Bei Anwendung dieser strafprozessualen Maßstäbe waren die Kosten des erstinstanzlichen Verfahrens dem Beamten aufzuerlegen, weil das gegen ihn gerichtete Vorermittlungsverfahren wegen des Verdachts einer schuldhaften Dienstpflichtverletzung durch fehlerhafte Abrechnungen von Verwarngeldern im Jahr 2006 bereits mit Schreiben der Einleitungsbehörde vom 8.4.2009 - also vor der Entscheidung der Disziplinarkammer - eingestellt worden war.

Geht man mit der - von der Disziplinarkammer herangezogenen - Rechtsprechung des Bundesverwaltungsgerichts (Beschl. v. 18.8.1978 a. a.
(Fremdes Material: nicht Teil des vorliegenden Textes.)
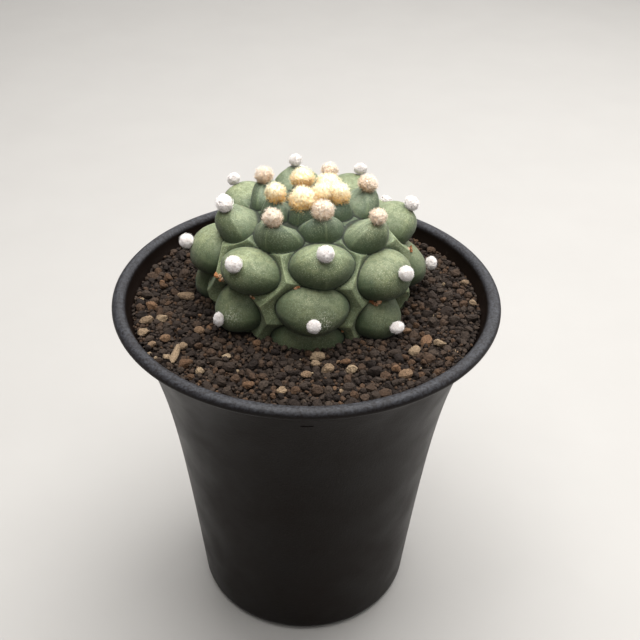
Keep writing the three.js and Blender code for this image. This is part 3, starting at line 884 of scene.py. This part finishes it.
def gritty(name):
    """Open, gritty crumbs with sharp pits, fully matte: the tone runs from crumb to crumb, with painted
    shade in the hollows and painted light on the edges."""
    stops, pit_mm = GRIT[name]
    material, tree, shader, fields = new_material(
        name, {"pits": (pit_mm, 5.0, 0.7)}, ("tone",), Roughness=0.95, Specular_IOR_Level=0.2)
    colour = add(tree, "ShaderNodeValToRGB", {"Fac": fields["tone"]}, stops=stops)
    # Painted shade and light: the colour is darker in the pits' hollows and paler on their edges.
    shade = product(tree, fields, ("pits", 0.35, 0.6, 0.45, 1.15, "LINEAR"))
    shaded = add(tree, "ShaderNodeVectorMath", {0: colour.outputs["Color"], 1: shade},
                 operation="MULTIPLY")
    wire(tree, shader, shaded.outputs["Vector"], [(fields["pits"], 1.0, 0.45)])
    return material


def soil_top(x, y):
    """Height of the packed soil under the loose granules."""
    spot = np.stack([x, y, np.zeros_like(x)], axis=-1)
    return SOIL_TOP - PACKED_DEPTH + 0.25 * ripple(spot, 9.0, 11) + 0.2 * ripple(spot, 2.4, 12)


def stone_places():
    """Tops of the coarse stones that the solid soil shows: rows of x, y, z and rise from 0 to 1.

    Ring k has SOIL_COLUMNS + k stones at even azimuths, on the lines from the plant's skin to the
    wall. A stone rises by draw(k, its number) ** 1.5, and by half of that in ring 2, which is the
    nearest to the plant that has stones.
    """
    rows = []
    for k in range(2, SOIL_RINGS):
        number = np.arange(SOIL_COLUMNS + k)
        azimuth = TURN * number / len(number)
        inner, _ = skin_points(np.full(len(number), SOIL_LINE_ARC), azimuth, offset=GAP)
        outer = on_circle(float(pot_radius(SOIL_TOP)) - STONE_INSET, azimuth, SOIL_TOP)
        spot = lerp(inner, outer, k / SOIL_RINGS)
        rise = min(1.0, (k - 1) / 2) * draw(k, number) ** 1.5
        spot[:, 2] = SOIL_TOP + SOIL_RELIEF * rise
        rows.append(np.column_stack([spot, rise]))
    return np.concatenate(rows)


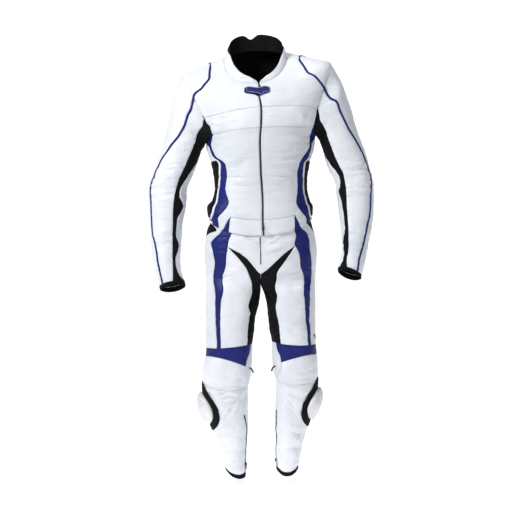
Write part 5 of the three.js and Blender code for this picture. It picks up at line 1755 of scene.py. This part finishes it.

O.; Beschl. v. 23.4.2001 - 1 DB 14.01 -, juris Rn. 4) zur Bundesdisziplinarordnung davon aus, dass auf übereinstimmende Erledigungserklärung eine Kostenentscheidung in entsprechender Anwendung von § 91a Abs. 1 Satz 1 ZPO, § 161 Abs. 2 VwGO und § 138 Abs. 1 FGO zu erfolgen habe, rechtfertigt auch dies keine abweichende Verteilung der Verfahrenskosten. Eine Kostentragung des Beamten entspricht billigem Ermessen, weil die Klage des Beamten von vornherein unzulässig war. Die ausdrücklich als Untätigkeitsklage (§ 75 VwGO) erhobene Klage war nicht statthaft. Einen solchen Rechtsbehelf sieht die Sächsische Disziplinarordnung nicht vor. § 55 SächsDO, der einen Antrag auf Entscheidung der Disziplinarkammer im Falle der Untätigkeit der Einleitungsbehörde im förmlichen Disziplinarverfahren zulässt, ist auf die Einleitung von Vorermittlungen weder unmittelbar noch entsprechend anwendbar. Da die Sächsische Disziplinarordnung in § 23 Satz 1 ergänzend auf die Strafprozessordnung, nicht auf die Verwaltungsgerichtsordnung verweist, ist für eine Anwendung von § 75 VwGO kein Raum.

Nach alledem ist die Beschwerde zurückzuweisen.

Die Kostenentscheidung folgt aus § 106 Abs. 1 Satz 1 SächsDO.

Dieser Beschluss ist unanfechtbar (§ 71 Abs. 3 Satz 2 SächsDO).